Middle East (Saudi Aramco): Saudi Aramco uses NMR T2 logging extensively for Arab Formation carbonate evaluation, where the bimodal pore systems of vuggy and intercrystalline porosity produce characteristic bimodal T2 distributions with peaks reflecting each pore type. Aramco has published extensively on NMR T2 calibration for Arab Formation carbonates, establishing that the T2 cutoff for producible porosity in Arab D limestone is approximately 90 ms — higher than the generic carbonate value — and that the microporosity portion of the T2 distribution (T2 below 10 ms) represents chalk-like calcite micropores that hold water at irreducible conditions and cannot be produced under normal drawdown. This distinction between productive macroporosity and non-productive microporosity in Arab Formation is a primary application of NMR T2 analysis in Aramco's field development programs.
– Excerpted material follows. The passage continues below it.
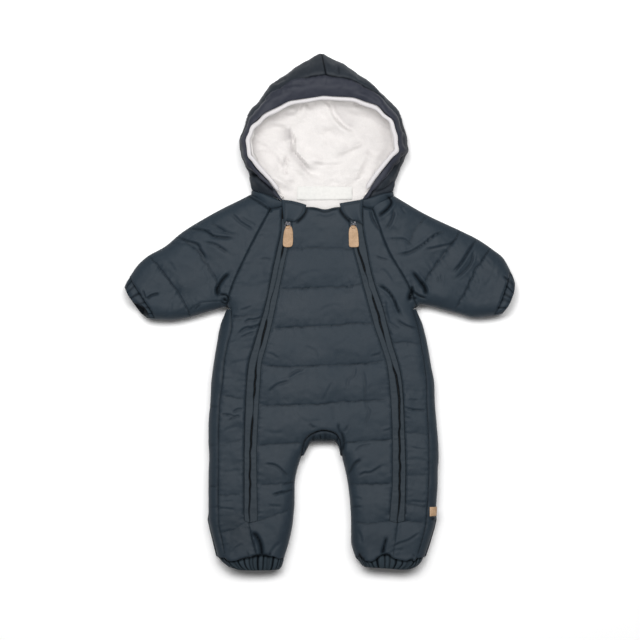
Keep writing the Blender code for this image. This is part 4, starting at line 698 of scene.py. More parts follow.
for entry in CREASES:
    press(*entry)

# puckers along stitching, and the loose waves of the shell over its wadding
near_line = np.exp(-sunk / 7.0)
near_seam = np.exp(-seam_near / 6.5)
upright = noise(11, 8.5, 34.0)
level = noise(12, 34.0, 9.0)
slant_l = noise(13, 9.0, 32.0, math.radians(35))
slant_r = noise(14, 9.0, 32.0, math.radians(-35))
gx, gy = np.meshgrid(XS, YS)
arm_l = np.clip((-gx - 130) / 25, 0, 1) * (gy > -15)
arm_r = np.clip((gx - 134) / 25, 0, 1) * (gy > -15)
trunk = 1 - np.maximum(arm_l, arm_r)
relief += 0.15 * near_line * upright * trunk + 0.36 * near_line * (slant_r * arm_l + slant_l * arm_r)
outer_part = np.clip((np.abs(gx - 5) - 62) / 30, 0, 1)
relief += near_seam * level * (0.08 + 0.24 * outer_part) * trunk
relief += 0.42 * noise(21, 62.0) + 0.3 * noise(22, 38.0, 60.0, 1.1) * (0.4 + 0.6 * outer_part) + 0.13 * noise(23, 17.0)
relief += 0.07 * noise(24, 6.0) * (0.4 + near_seam + near_line)
# painted shade in the hollows of the puckers
fine = np.clip(near_line * upright * 0.5 + near_seam * level * 0.5, -1, 1)
dark = np.maximum(dark, np.clip(-fine, 0, 1) * 0.07)


def top(x, y, d=None, base=None):
    """Height of the cloth that faces up."""
    d = edge_distance(x, y) if d is None else d
    high = (read(height, x, y) if base is None else base) + read(relief, x, y)
    high = np.maximum(high, EDGE_Z + 4.0)
    return EDGE_Z + (high - EDGE_Z) * rise(d, ROUND_TOP)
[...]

T2 is also called transverse relaxation time, spin-spin relaxation time, or T2 relaxation in NMR literature. T2* (T2-star) is the observed relaxation time in the presence of magnetic field inhomogeneities — shorter than true T2 — and is not directly used in NMR logging interpretation. Related terms include nuclear magnetic resonance (NMR), T2 distribution, T2 cutoff, free fluid index, bound fluid volume, CPMG pulse sequence, surface relaxivity, and NMR permeability. T1 (longitudinal relaxation time) is the complementary NMR parameter measuring magnetization recovery along the static field direction — T1 is used for fluid typing by its differential response between water and light hydrocarbons, but is not routinely measured in wireline NMR logging due to the longer measurement time required.